I'd have to side with it being a typo, since the diagram does not actually imply that the unstretched length is l/2 (although it is tempting to believe so for convenience sake!). The initial configuration could have the unstretched springs form an equilateral triangle with the wall.

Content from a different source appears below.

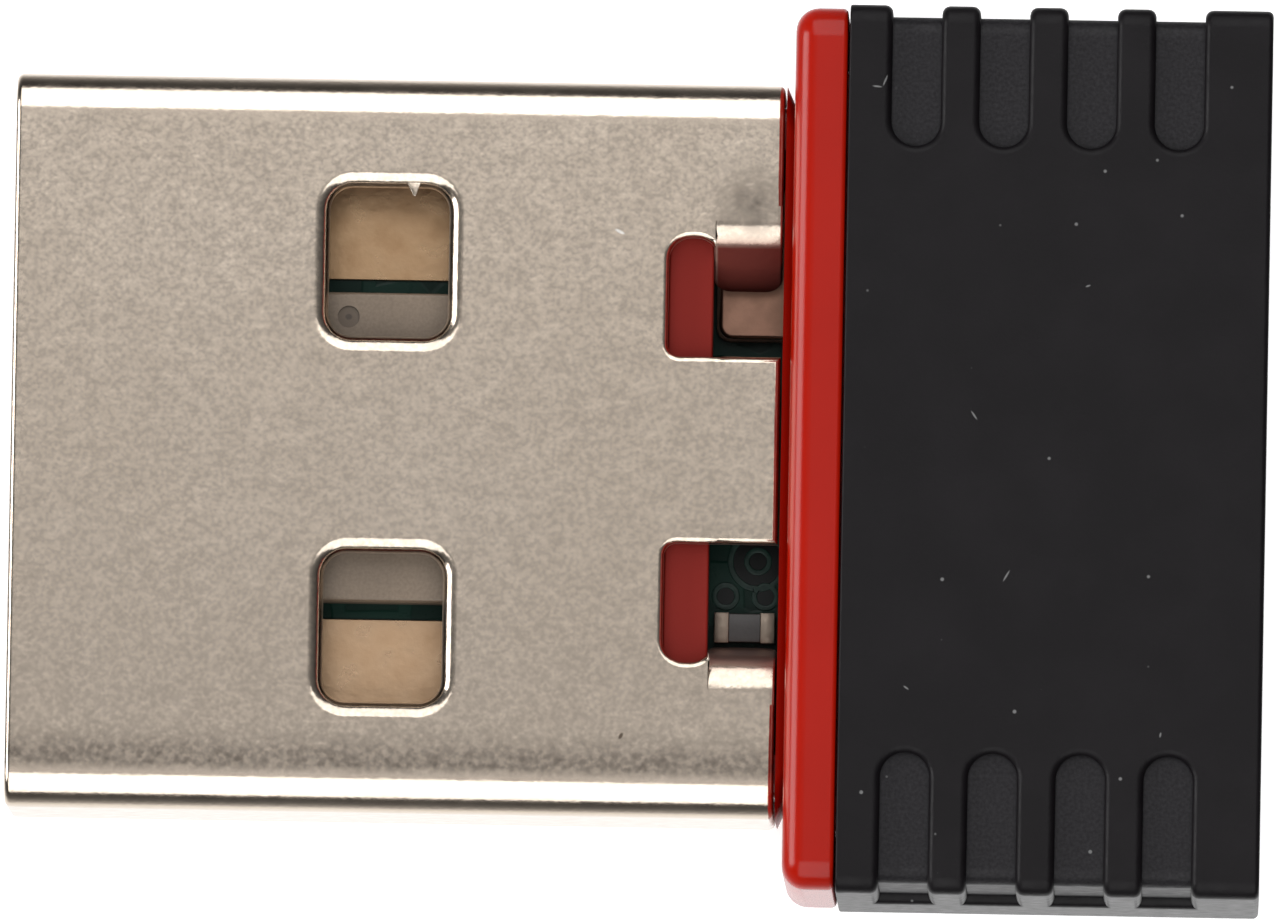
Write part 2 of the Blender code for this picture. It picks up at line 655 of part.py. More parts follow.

Yes, you're right. I assumed too much based on the appearance of the sketch.

 

[rico22]

yeah sorry i worded the problem wrong...still, thank you for all the replies...ill do a better job next time.

 

[Chestermiller]

original length of each spring = l₀/2

extended length of each spring = $\sqrt{d^2+(l_0/2)^2}$

tensile force in each spring = $k(\sqrt{d^2+(l_0/2)^2}-(l_0/2))$

horizontal component of tensile force in each spring = $k(\sqrt{d^2+(l_0/2)^2}-(l_0/2))\frac{d}{\sqrt{d^2+(l_0/2)^2}}=kd(1-\frac{(l_0/2)}{\sqrt{d^2+(l_0/2)^2}})$

sum of horizontal components of tensile force from springs = $2kd(1-\frac{(l_0/2)}{\sqrt{d^2+(l_0/2)^2}})$

$F=2kd(1-\frac{(l_0/2)}{\sqrt{d^2+(l_0/2)^2}})=2kd(1-\frac{1}{\sqrt{1+(\frac{2d}{l_0})^2}} )$

The solution to this equation for d is 0.997 m.